So often have I heard about Patrick Pearse reading the proclamation "on the steps of the GPO" that, despite multiple visits to the building over the years, I remained convinced until recently of the existence of actual steps at the entrance.
Then, last week, I attended a preview of the venue’s fine new multimedia exhibition on the Rising. And on the way out, I noticed at last that the main entrance is entirely deficient, step-wise. You might expect there to be at least one somewhere, long romanticised into the plural. But there isn’t even that.
The discovery was almost as disorienting as the film on the exhibition's giant screen, which tells the story of the Rising for the Google Earth generation, climbing and swooping over a map of the city, in and out of scenes where actors dramatise the key events.
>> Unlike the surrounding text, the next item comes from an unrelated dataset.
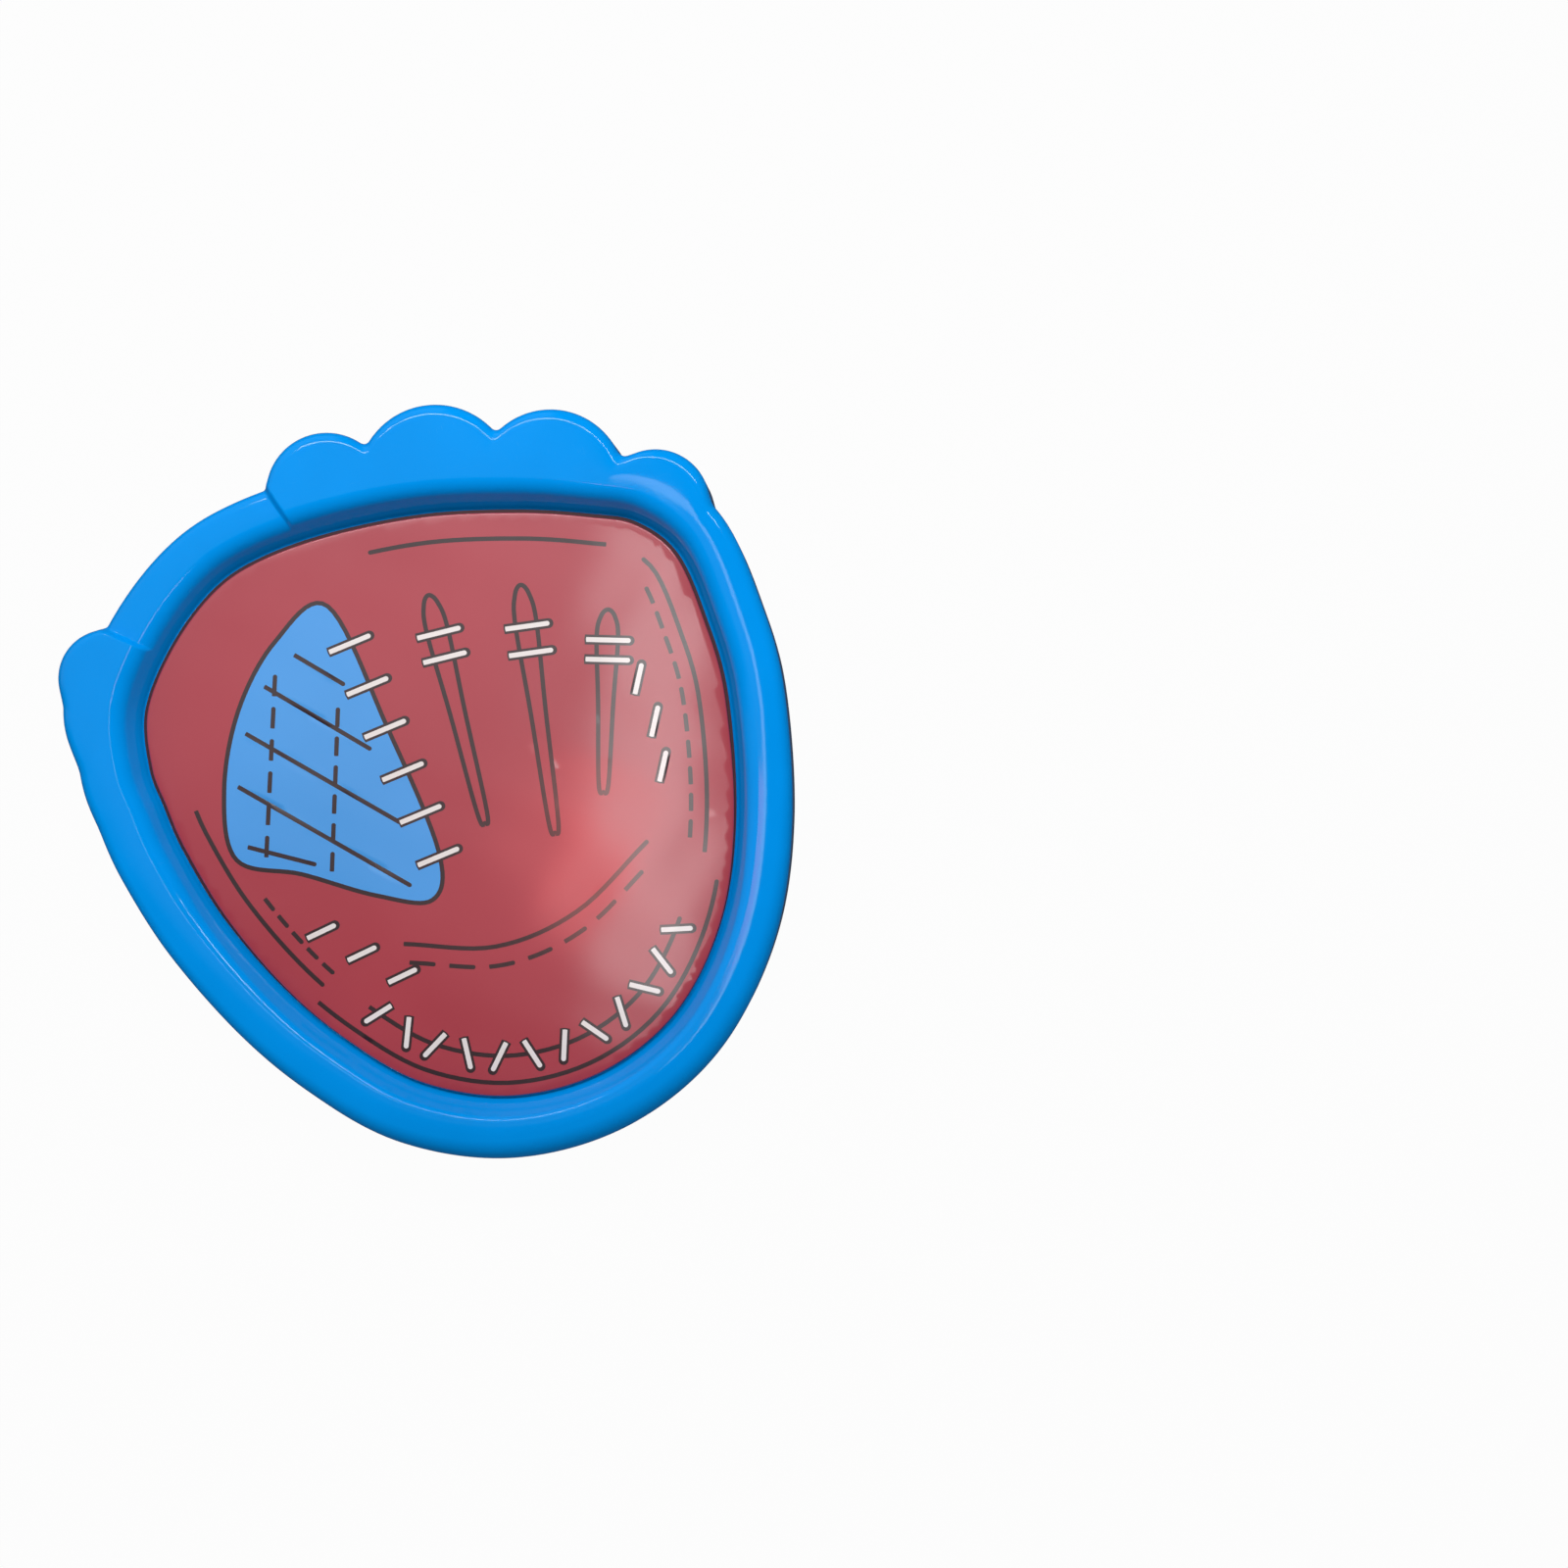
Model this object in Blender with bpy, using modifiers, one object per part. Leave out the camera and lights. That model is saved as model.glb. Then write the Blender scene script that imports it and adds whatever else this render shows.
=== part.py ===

The supposed GPO steps are part of the psychic geography of Dublin, only, and will have to remain so now. It’s too late to put real ones in before the tourists arrive. And anyway, steps are rightly frowned upon in the 21st century, where architects are expected to cherish all the children of the national equally.
But on the way home afterwards, the revelation briefly had me trying to compile a "History of Ireland in 100 Myths". Or a "Geography of Ireland in 100 Mismeasurements". And readers will be relieved to know I quickly abandoned both projects, although not before getting well into double figures.
By coincidence, one of Ireland’s most mythical measurements was given its now annual outing the same week, when the usual half a million people were said to be attending the St Patrick’s Day Parade in Dublin – a spatial miracle beside which the banishment of the snakes was a minor achievement.
On the two sides of a 1½-mile route, if you lined up pins and balanced the maximum number of fairies on top of each, you might still struggle to reach 500,000. As for humans, the parade route would have to stretch as far as Bray to fit that many in.
But no spatial measurements are certain in the Einsteinian world of Dublin, where you could probably fit half a million people on the steps of the GPO alone. Consider another of the city’s traditional measurements, this time mythically understated – the Phoenix Park’s “Fifteen Acres”. Maybe in former times, there was an identifiable 15 acres there. Today the area so identified stretches over several hundred. If anybody still thinks it’s only 15 and has land for sale, I want to buy it.
Getting back to exaggeration, another piece of Dublin geographical myth, famous throughout Ireland, is the “wide open spaces of Croke Park”. Yes, in the psyche of many GAA followers, the pitch there is as extensive as the Serengeti.
And I have no doubt that this causes many of the teams unused to performing on it to be beaten before they leave the dressing rooms.
But I have it on good authority that the playing surface in Croker is no bigger than many of Ireland’s main GAA grounds, and a bit smaller than Semple Stadium in Thurles, about whose wide spaces one never hears anything.
Still on the capital city’s warped space, we could also talk about Croppies Acre, and Usher’s Island, and the Longmile Road.
Then there's one of my favourites, Brighton Square, birthplace of James Joyce. and a triangle. But then, if we're going to be picky, most of Dublin's great squares are in fact rectangular – Mountjoy being an exception.
It’s true many of the modern misnomers had logic once, before the local topography changed. Usher’s Island used to be mid-Liffey. Dublin did once terminate at Townsend Street. Basin Street used to have a reservoir.
In fact there's a whole mythology now attached to a drained former spur line of the Grand Canal, alone. To this day, the landlocked streets at the back of Guinness's include a Grand Canal Place. It even has an Old Harbour Bar, where Brendan Behan is said to have had his last drink, although (unlike him, alas) the harbour was dry by then.
The same phantom waterway also explains one of Dublin's more romantically named suburbs –Rialto. The area is not now strikingly reminiscent of Venice, and never was, it seems, having acquired its name via the local bridge.
Nor did that ever look anything like the famous bridge in Venice, apart from having a Grand Canal underneath. And the only gondolas passing there now are Luas Red Line trams.